Alcuni produttori occidentali, notando la grande perizia delle maestranze locali, aprirono filiali nell’Impero. Talvolta, facevano costruire i pezzi completamente in loco; altre volte inviavano il movimento, che era poi decorato e dotato di cassa con ornamenti e decorazioni graditi ai compratori del posto. Si tratta di una storia ancora tutta da studiare.

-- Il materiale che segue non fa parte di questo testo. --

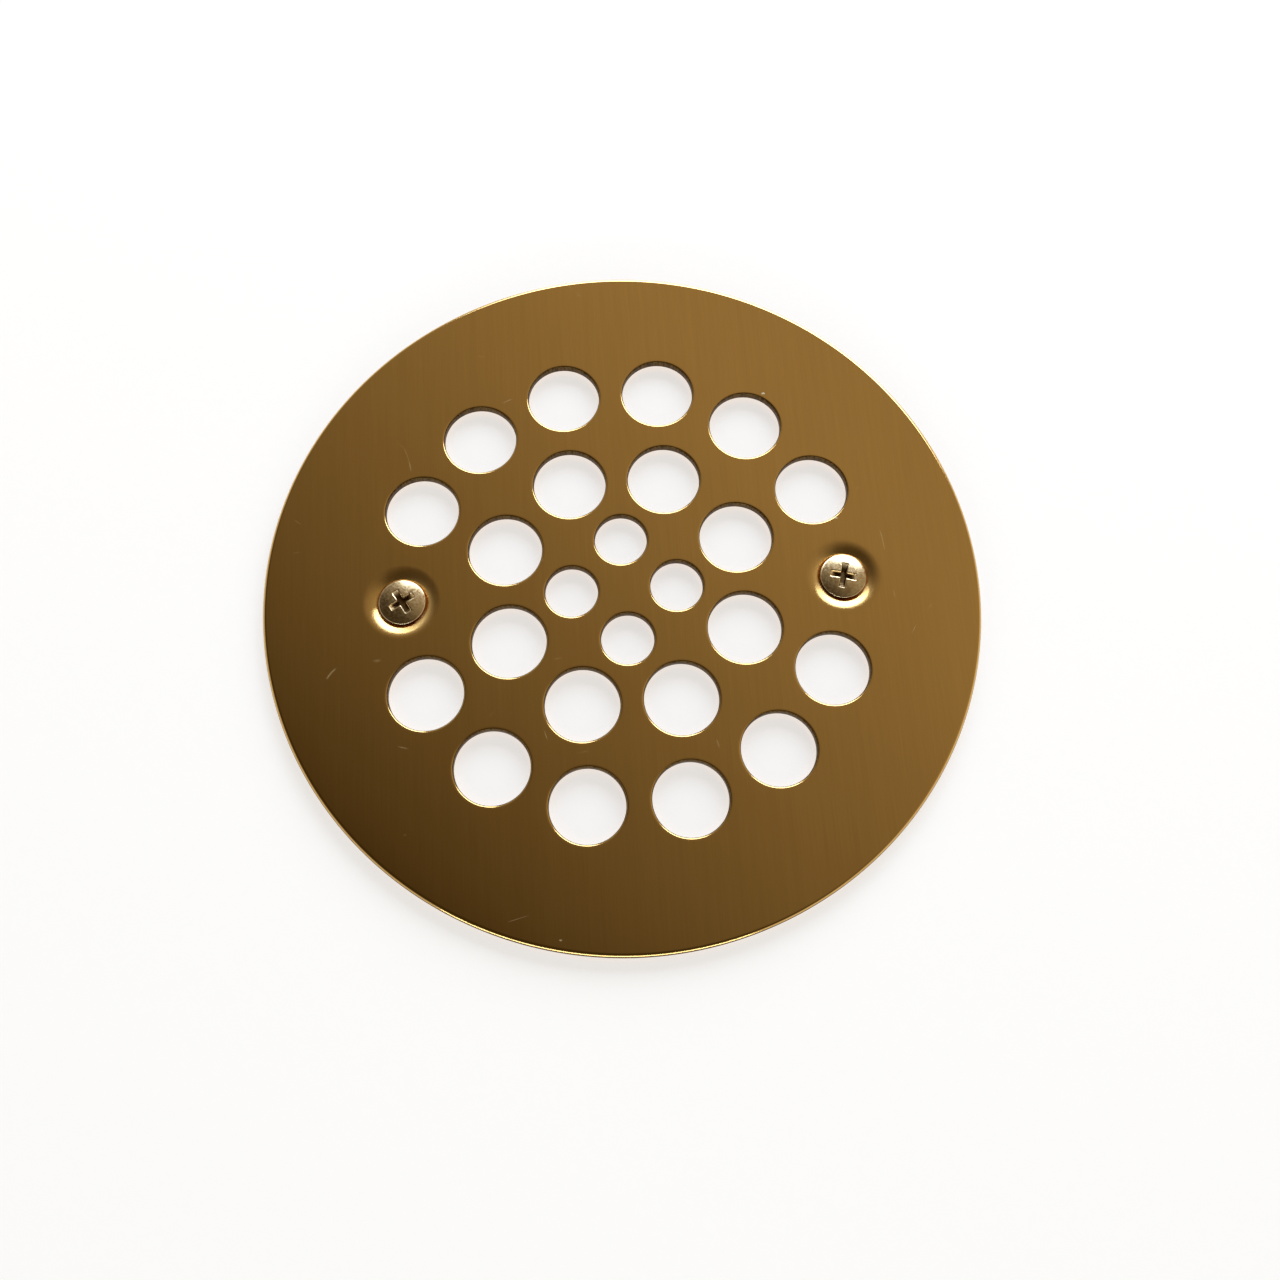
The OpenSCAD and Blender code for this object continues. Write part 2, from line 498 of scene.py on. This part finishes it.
def add_head_face(shell, centre, edge_z, turned):
    """The head's raised top with its cross recess. Returns its outer ring."""

    def place(points, height):
        """Adds points of the head, turned, each at the height that its radius gives."""
        cos, sin = math.cos(turned), math.sin(turned)
        return shell.add([
            (centre[0] + x * cos - y * sin, centre[1] + x * sin + y * cos,
             edge_z + height(math.hypot(x, y)))
            for x, y in points
        ])

    edge = cross_outline(RECESS_HALF_W + RECESS_EASE, RECESS_HALF_SPAN + RECESS_EASE, 0.22 * MM)
    wall = cross_outline(RECESS_HALF_W, RECESS_HALF_SPAN, 0.2 * MM)
    foot = cross_outline(RECESS_FOOT_HALF_W, RECESS_FOOT_HALF_SPAN, 0.12 * MM)
    lip = place(edge, crown_z)
    eased = place(wall, lambda r: crown_z(r) - RECESS_EASE)
    floor = place(foot, lambda r: -RECESS_DEPTH)
    shell.band(floor, eased)
    shell.band(eased, lip)
    shell.fill(floor, [], [], upwards=True)
    turns = [math.tau * k / SCREW_COUNT for k in range(SCREW_COUNT)]
    rings = []
    for radius in HEAD_RINGS:
        rings.append([(radius * math.cos(t), radius * math.sin(t)) for t in turns])
    outer = place(rings[-1], crown_z)
    between = [p for ring in rings[:-1] for p in ring if clear_of_cross(p)]
    shell.fill(outer, [lip], place(between, crown_z), upwards=True)
    return outer


def clear_of_cross(point):
    """Whether a point of the head's top stands off from the cross recess."""
    along, across = max(map(abs, point)), min(map(abs, point))
    return across > RECESS_HALF_W + RECESS_CLEAR or along > RECESS_HALF_SPAN + RECESS_CLEAR


def add_shank(shell, centre, start_z, tip_z, last):
    """The threaded shank and its point, down from the ring at the end of the neck."""
    turns = [math.tau * k / SCREW_COUNT for k in range(SCREW_COUNT)]
    end_z = tip_z + POINT_LEN
    blunt_z = tip_z + BLUNT_H
    rows = math.ceil((start_z - tip_z) / THREAD_PITCH * ROWS_PER_TURN)
    for k in range(rows):
        z = start_z + (blunt_z - start_z) * k / (rows - 1)
        radii = [thread_radius(t, z, start_z, end_z) for t in turns]
        ring = shell.add([
            (centre[0] + r * math.cos(t), centre[1] + r * math.sin(t), z)
            for r, t in zip(radii, turns)
        ])
        shell.band(last, ring)
        last = ring
    blunt = shell.ring(centre, TIP_R - BLUNT_IN, tip_z, SCREW_COUNT)
    shell.band(last, blunt)
    tip = shell.add([(*centre, tip_z)])[0]
    shell.fan(blunt[::-1], tip)


def mark_recess(mesh, edge_z):
    """Stores at each point of the recess how far down it lies, from 0 to 1. The screw's material paints
    shade into the recess by it.
    """
    depths = []
    for vertex in mesh.vertices:
        radius = math.hypot(vertex.co.x - math.copysign(OUTER_CIRCLE_R, vertex.co.x), vertex.co.y)
        inside = radius < RECESS_HALF_SPAN + RECESS_MARGIN
        below = edge_z + crown_z(radius) - vertex.co.z if inside else 0.0
        deep = min(1.0, below / RECESS_DEPTH)
        in_recess = vertex.co.z > edge_z - RECESS_DEPTH - RECESS_MARGIN
        depths.append(deep if in_recess else 0.0)
    layer = mesh.attributes.new("recess", "FLOAT", "POINT")
    layer.data.foreach_set("value", depths)


# ---------------------------------------------------------------- materials

class Nodes:
    """A short way to build a node tree."""

    def __init__(self, tree):
        self.tree = tree
        tree.nodes.clear()

    def make(self, kind, inputs=None, **settings):
        """Adds a node. An input is a plain value or another node's output."""
        node = self.tree.nodes.new(kind)
        for key, value in settings.items():
            setattr(node, key, value)
        for key, value in (inputs or {}).items():
            if isinstance(value, bpy.types.NodeSocket):
                self.tree.links.new(value, node.inputs[key])
            else:
                node.inputs[key].default_value = value
        return node

    def math(self, operation, first, second):
        """Works out one value from two."""
        node = self.make("ShaderNodeMath", {0: first, 1: second}, operation=operation)
        return node.outputs[0]

    def between(self, value, low, high, to_low=0.0, to_high=1.0, kind="SMOOTHSTEP"):
        """Maps a value from one range to another, clamped."""
        node = self.make(
            "ShaderNodeMapRange",
            {"Value": value, "From Min": low, "From Max": high, "To Min": to_low, "To Max": to_high},
            interpolation_type=kind,
        )
        return node.outputs["Result"]

    def mix(self, factor, first, second):
        """Mixes two colours. Inputs 0, 6 and 7 are the factor and the two colours."""
        node = self.make("ShaderNodeMix", data_type="RGBA")
        for key, value in ((0, factor), (6, first), (7, second)):
            if isinstance(value, bpy.types.NodeSocket):
                self.tree.links.new(value, node.inputs[key])
            elif key == 0:
                node.inputs[key].default_value = value
            else:
                node.inputs[key].default_value = (*value, 1.0)
        return node.outputs[2]

    def stretched(self, scale):
        """The object's own coordinates, scaled by an amount along each axis."""
        place = self.make("ShaderNodeTexCoord").outputs["Object"]
        return self.make("ShaderNodeMapping", {"Vector": place, "Scale": scale}).outputs["Vector"]

    def noise(self, scale, detail=2.0, roughness=0.5):
        """Noise whose features are 1/scale long along each axis."""
        node = self.make(
            "ShaderNodeTexNoise",
            {"Vector": self.stretched(scale), "Scale": 1.0, "Detail": detail, "Roughness": roughness},
        )
        return node.outputs[0]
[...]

Tra i pezzi che non è difficile reperire sul mercato antiquario, vi sono gli orologi inglesi prodotti tra la fine del ‘700 e il 1840 soprattutto da due atelier: George Prior e Markwick Markham. Sostanzialmente erano classici “solo tempo”, con il quadrante in cifre turche e la cassa in argento, ma dotati di un’ulteriore cassa esterna di protezione, quasi sempre in tartaruga. Talvolta, le casse erano persino quattro! Gli orologi più comuni, pur essendo ottimi pezzi, ben costruiti, generalmente sono sobri e non presentano complicazioni di sorta.

Arriva Breguet

La grande svolta estetica nella produzione di orologi per il mercato ottomano avvenne con l’incontro a Parigi tra Abraham-Louis Breguet ed Esseid Ali Effendi, ambasciatore del Sultano in Francia. Effendi, uomo di cultura raffinata, decise che il Sultano e la cerchia dei suoi fedelissimi dovessero poter esibire orologi di Breguet. Incantato dalla bellezza, dalla qualità e capace di apprezzare la complessità meccanica, Effendi di fatto spalancò a Breguet la porta dell’Impero.

Il vero punto di svolta fu quando, nel 1804, Effendi commissionò a Breguet, per conto del Sultano Selim III, un orologio a ripetizione superlativo, tanto stupefacente che il sultano scrisse di proprio pugno una lettera di complimenti al grande orologiaio. Nella lettera, gli comunicava che il nome di Breguet a Costantinopoli era diventato mitico e che ogni principe avrebbe desiderato un suo orologio. Breguet iniziò a ricevere tali e tanti ordini da dover stabilire, a partire dal 1811, un proprio ufficio a Costantinopoli, che affidò all’allievo Leroy.

Per il Sultano e i suoi protetti Breguet realizzò importantissime “pendole simpatiche” e orologi da tasca impreziositi dai migliori smalti che gli artisti ginevrini potessero offrire. Si tratta di esemplari che attualmente sono in buona parte musealizzati. Quei pochi che appartengono a collezioni private, se ritornano sul mercato antiquario, raggiungono cifre da capogiro.

La fine dell’Impero

La produzione di pezzi destinati alla Sublime Porta proseguì fino agli inizi del XX secolo, soprattutto attraverso atelier svizzeri che continuavano, pur seguendo le evoluzioni del gusto, a incantare i compratori con smalti raffinatissimi. Molto rari tuttavia sono gli orologi per il mercato ottomano che presentano caratteristiche meccaniche significative, per esempio di tipo astronomico.

Quello che per secoli era stato un impero potente cessò di esistere nel 1922. L’opera di modernizzazione su modello occidentale voluta da Kemal Atatürk cambiò completamente le secolari tradizioni locali, imponendo, fra l’altro, l’uso dell’alfabeto e dei numeri occidentali. Ma quegli esemplari rimasero come indelebile testimonianza. Se passate da Istanbul, dedicate una giornata alla visita del Museo del Topkapi. Un luogo di rara bellezza, colmo di tesori: come essere in una fiaba delle Mille e una notte.